■ Objective: Lines containing the word "hinge" are to be located and copied.

(Stored entries)
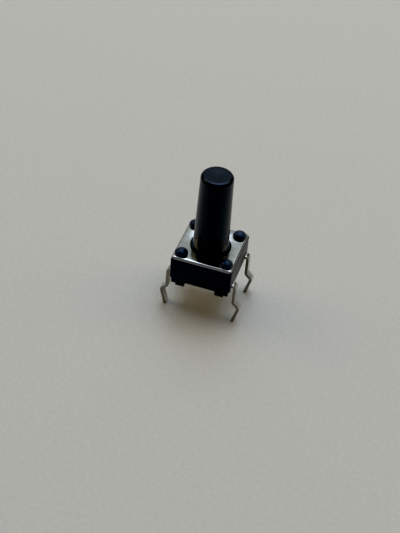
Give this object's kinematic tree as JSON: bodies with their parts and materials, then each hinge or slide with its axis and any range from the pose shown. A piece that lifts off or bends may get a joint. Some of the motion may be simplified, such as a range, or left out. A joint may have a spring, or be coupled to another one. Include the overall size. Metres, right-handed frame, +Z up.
{
  "type": "tactile push button switch",
  "caption": "Through-hole tactile push switch with a square black housing, staked steel cover, long round stem and kinked solder legs.",
  "frame": {"origin": "midway between the four leg tips, on the plane that the tips stand on", "axes": "+X along the front face towards the right-hand legs, +Y from the front to the back, +Z up along the stem"},
  "size_m": [0.0082, 0.006, 0.0153],
  "materials": {
    "housing_black": "fine-textured moulded thermoplastic, semi-matt",
    "plunger_black": "smooth moulded thermoplastic, satin",
    "cover_steel": "satin rolled stainless sheet with a bright rolled edge",
    "dome_steel": "bright spring stainless",
    "terminal_tin": "matt tin plate over brass strip"
  },
  "bodies": {
    "switch_body": {"base": "housing_black", "cover_plate": "cover_steel", "snap_dome": "dome_steel", "front_terminal": "terminal_tin", "rear_terminal": "terminal_tin"},
    "plunger": {"plunger": "plunger_black"}
  },
  "joints": [
    {"name": "press", "type": "slide", "parent": "switch_body", "child": "plunger", "axis": [0, 0, -1], "range_m": [0, 0.00025], "stiffness_N_per_m": 6400, "deforming": ["snap_dome"]}
  ]
}
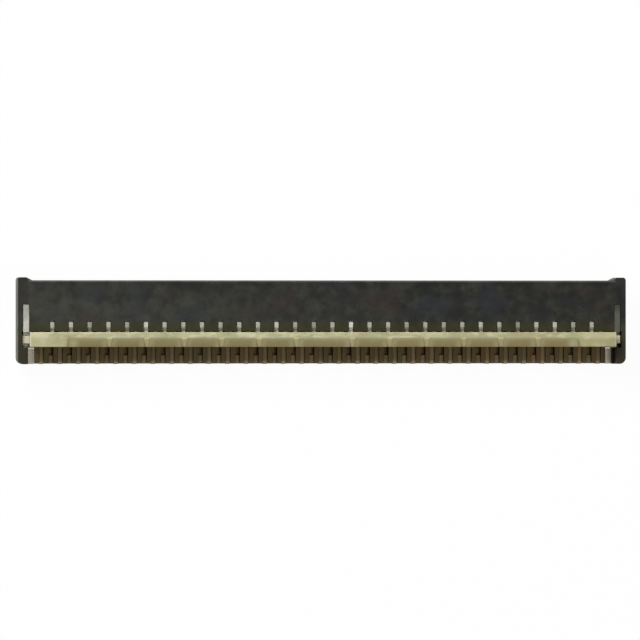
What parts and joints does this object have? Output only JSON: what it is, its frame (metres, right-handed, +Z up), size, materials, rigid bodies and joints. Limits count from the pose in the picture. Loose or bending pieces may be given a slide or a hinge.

■ Task answer:
Give this object's kinematic tree as JSON: bodies with their parts and materials, then each hinge or slide with its axis and any range from the pose shown. A piece that lifts off or bends may get a joint. Some of the motion may be simplified, such as a range, or left out. A joint may have a spring, or be coupled to another one. Include the overall size. Metres, right-handed frame, +Z up.
What parts and joints does this object have? Output only JSON: what it is, its frame (metres, right-handed, +Z up), size, materials, rigid bodies and joints. Limits count from the pose in the picture. Loose or bending pieces may be given a slide or a hinge.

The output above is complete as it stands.